Saat ini Jakarta hanya memiliki 2 pengolahan limbah di Duri Kosambi dan
Pulogebang.
Narasumber terakhir, Ibu Zaidah Umami, Bidang Kesehatan
Lingkungan, Puskesmas Kecamatan Tebet, turut menjelaskan apa saja langkah yang
sudah dilaksanakan sanitarian di Puskesmas Tebet. Ibu Zaidah mengatakan
Sanitasi Total Berbasis Masyarakat (STBM) merupakan pendekatan untuk mengubah
perilaku higienis dan sanitasi melalui
pemberdayaan masyarakat. STBM sejogjanya haruslah merata di masyarakat, karena
dari masyarakat, untuk masyarakat dan
oleh masyarakat.
Jangan lupa ya teman-teman, pastikan selalu sanitasi kita
aman.
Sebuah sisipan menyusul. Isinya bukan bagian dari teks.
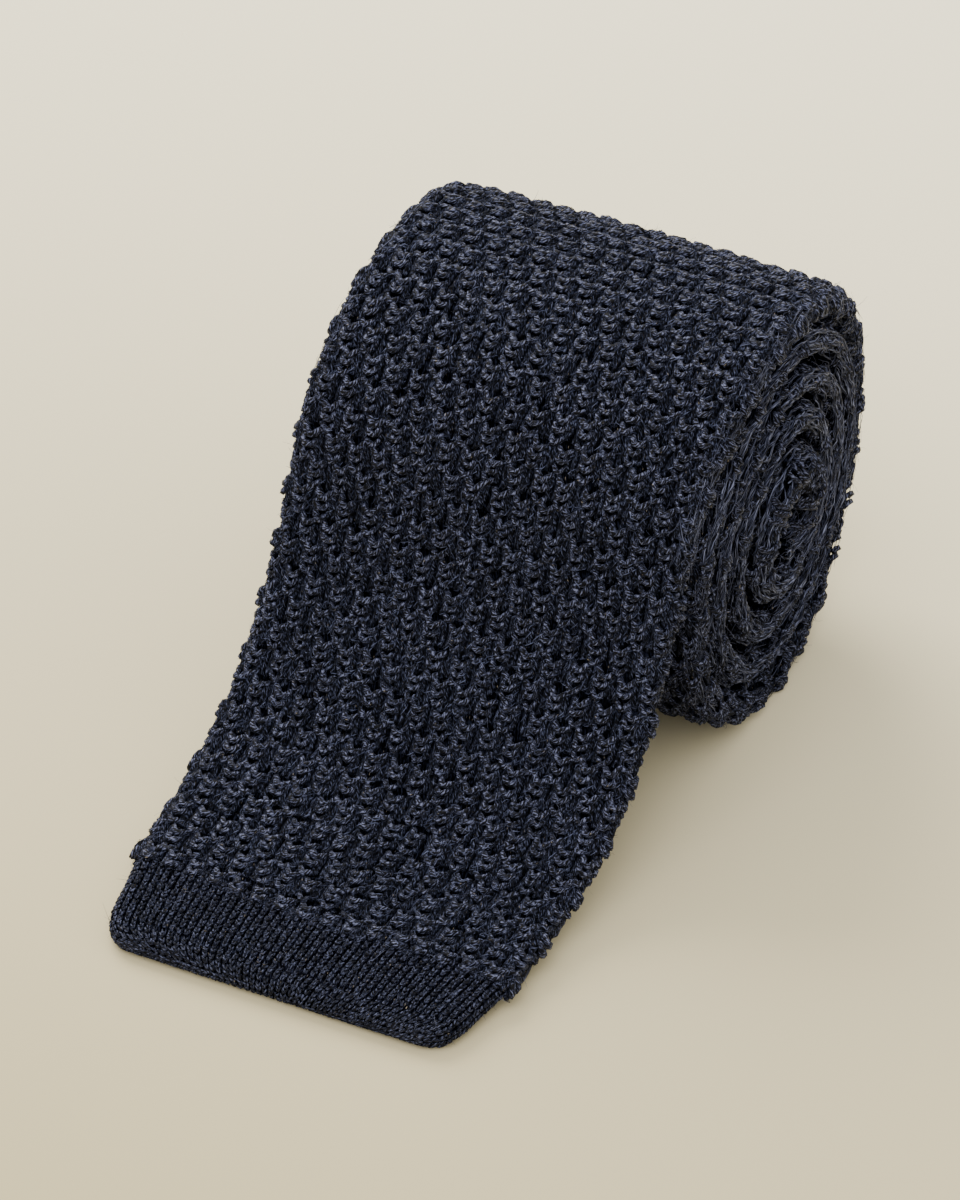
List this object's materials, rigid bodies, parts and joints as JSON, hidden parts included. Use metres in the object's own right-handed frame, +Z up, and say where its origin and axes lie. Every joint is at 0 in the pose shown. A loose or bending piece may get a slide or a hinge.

Cek berkala penampungan septic tank kedap dan memenuhi standar teknis. Ingat
selalu untuk cek peyedotan berkala dan memastikan lumpur tinja sampai ke unit
pengolahan, serta pastikan juga instalasi pengolahan lumpur tinja berfungsi
dengan baik. Satu hal lagi yang tak boleh dilupakan, selalu menerapkan praktik
cuci tangan pakai sabun di lima waktu kritis.
Mari sama-sama
menjaga sanitasi untuk Indonesia yang lebih baik!